**Work required**: Stop after the line containing "return middles": print each line exactly from the first line of the listing up to that point.

**Data block**:
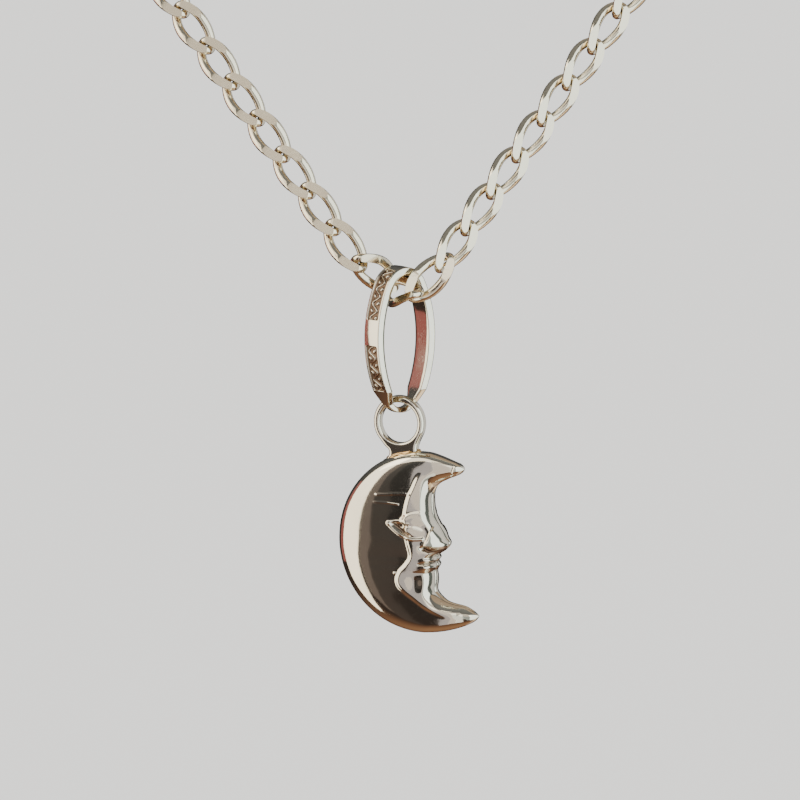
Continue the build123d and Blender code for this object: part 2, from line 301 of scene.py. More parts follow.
def link_middles():
    """Points and directions round the whole link, closer together in the bends."""
    line = np.array([link_point(turn) for turn in np.linspace(0, 2 * pi, fine_steps + 1)])
    run = np.diff(line, axis=0)
    lengths = np.linalg.norm(run, axis=1)
    ways = run / lengths[:, None]
    turning = np.arccos(np.clip((np.roll(ways, -1, axis=0) * ways).sum(1), -1, 1))
    weight = np.concatenate([[0], np.cumsum(turning + weight_of_run * lengths)])
    spread = np.arange(link_sections) / link_sections * weight[-1]
    middles = []
    for pick in np.interp(spread, weight, np.arange(fine_steps + 1)).astype(int):
        before, after = line[(pick - 2) % fine_steps], line[(pick + 3) % fine_steps]
        middles.append((line[pick], unit(after - before)))
    return middles


# %% The tube on that line, filed flat
def filed_ring(middle, way):
    """One ring of the wire's points, with a pair on the rims of each filed face."""
    up = unit((0, 0, 1) - way * way[2])
    over = np.cross(way, up)
    width = wire + (strand_width - wire) * (1 - (middle[0] / link_reach) ** 2)
    filed_level = filed_thickness / 2
    levels = np.array([filed_level - middle[2], filed_level + middle[2]])
    facets = np.arccos(np.clip(levels / (wire / 2 * up[2]), -1, 1))
    top, bottom = np.maximum(facets, least_facet)
    left = np.linspace(top, pi - bottom, side_points)
    angles = np.concatenate([left, 2 * pi - left[::-1]])
    ring = middle + np.outer(np.cos(angles) * wire / 2, up)
    ring += np.outer(np.sin(angles) * width / 2, over)
    ring[:, 2] = np.clip(ring[:, 2], -filed_level, filed_level)
    return ring


link_points = np.concatenate([filed_ring(middle, way) for middle, way in link_middles()])
link_faces = grid_faces(link_sections, 2 * side_points)
one_link = new_piece("one_link", link_points, link_faces, chain_gold, sharp=32)
print("one link has", 2 * len(link_faces), "triangles")

# %% [markdown]
# ## Where each link lies
#
# A chain under its own weight hangs in a smooth curve, but it can't twist as a
# string does: each link carries on the turn of the one before. So a frame is
# carried along the route and only leaned as far as the route bends. The left leg
# shows its faces to the front and the right leg is rolled a little about its own
# line. Three links at the bottom turn back and forth, where the bail hangs, and
# their places are given one by one.

# %% The route over the shoulder
chest_lean, v_half_angle = radians(18), radians(34.4)
leg_side, leg_rise = 3.6, 3.05
roll_left, roll_right = 0.0, radians(30)
route_corners = [(38, -86, -66), (58, -59, -37), (53, -24, -12), (28, 0, 0)]
route_radii = [60, 45, 40, 29]
bottom_links = [
    # place from the middle of the V's bottom link, and turns about X, Y and Z
    ((-1.58, 0.51, 1.28), (106, 26, -40)),
    ((0, 0, 0), (40, -41, -37)),
    ((2.0, -0.57, 1.05), (78, -5, 45)),
]
to_right = np.array([1.0, 0, 0])
up_chest = np.array([0, sin(chest_lean), cos(chest_lean)])
out_of_chest = np.cross(to_right, up_chest)
up_leg = to_right * sin(v_half_angle) + up_chest * cos(v_half_angle)
first_corner = np.array(route_corners[0])
leg_foot = first_corner - up_leg * (first_corner[0] - leg_side) / up_leg[0]
v_bottom = np.array([0, leg_foot[1], leg_foot[2] - leg_rise])
route = rounded_line([leg_foot, *route_corners, (0, 0, 0)], route_radii, arc_step=0.5)
route_along = distances_along(route)
print("way from the V to the nape, mm", round(route_along[-1], 2))

end_ring_radius, end_ring_wire, hook_gap = 1.2, 0.6, 0.13
bolt_radius, bolt_wire, eye_radius, eye_wire = 2.3, 0.9, 0.9, 0.5
ring_hook = link_reach - (wire + end_ring_wire) / 2 - hook_gap
ring_to_bolt = end_ring_radius + bolt_radius - (end_ring_wire + bolt_wire) / 2 - hook_gap
bolt_to_eye = bolt_radius + bolt_wire / 2 + eye_radius - eye_wire / 4
eye_hook = link_reach - (wire + eye_wire) / 2 - hook_gap
clasp_span = ring_hook + end_ring_radius + ring_to_bolt + bolt_to_eye + eye_radius + eye_hook
leg_length = (2 * route_along[-1] - clasp_span) / 2
link_steps = round(leg_length / link_pitch)
link_step = leg_length / link_steps


def route_point(distance):
    """The point at a distance along the route."""
    return np.array([np.interp(distance, route_along, axis) for axis in route.T])


def route_way(distance, reach=0.02):
    """The direction of the route at a distance along it."""
    low = route_point(max(0.0, distance - reach))
    return unit(route_point(min(route_along[-1], distance + reach)) - low)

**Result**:
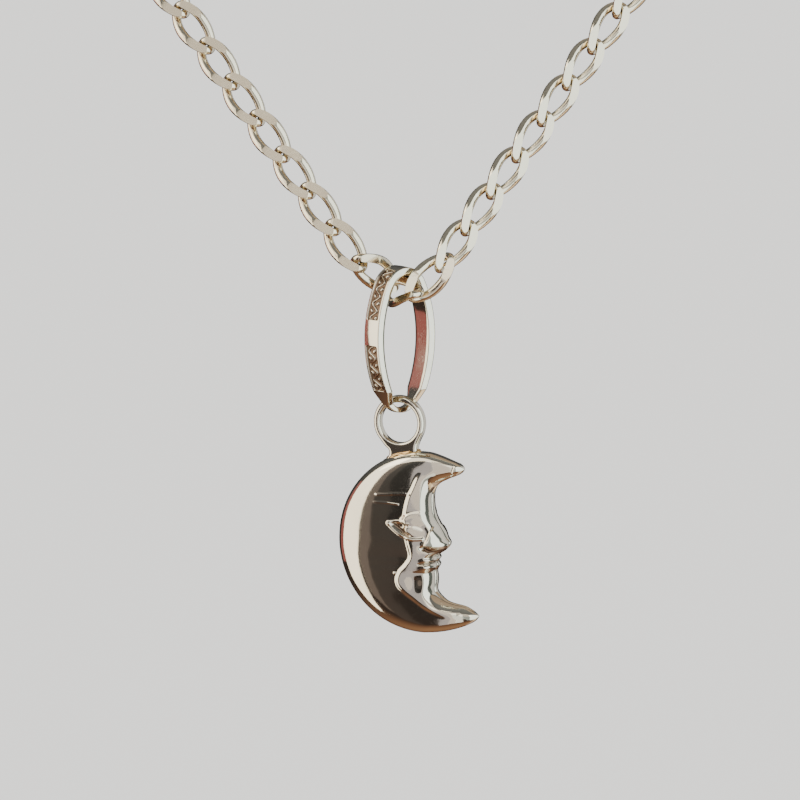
Continue the build123d and Blender code for this object: part 2, from line 301 of scene.py. More parts follow.
def link_middles():
    """Points and directions round the whole link, closer together in the bends."""
    line = np.array([link_point(turn) for turn in np.linspace(0, 2 * pi, fine_steps + 1)])
    run = np.diff(line, axis=0)
    lengths = np.linalg.norm(run, axis=1)
    ways = run / lengths[:, None]
    turning = np.arccos(np.clip((np.roll(ways, -1, axis=0) * ways).sum(1), -1, 1))
    weight = np.concatenate([[0], np.cumsum(turning + weight_of_run * lengths)])
    spread = np.arange(link_sections) / link_sections * weight[-1]
    middles = []
    for pick in np.interp(spread, weight, np.arange(fine_steps + 1)).astype(int):
        before, after = line[(pick - 2) % fine_steps], line[(pick + 3) % fine_steps]
        middles.append((line[pick], unit(after - before)))
    return middles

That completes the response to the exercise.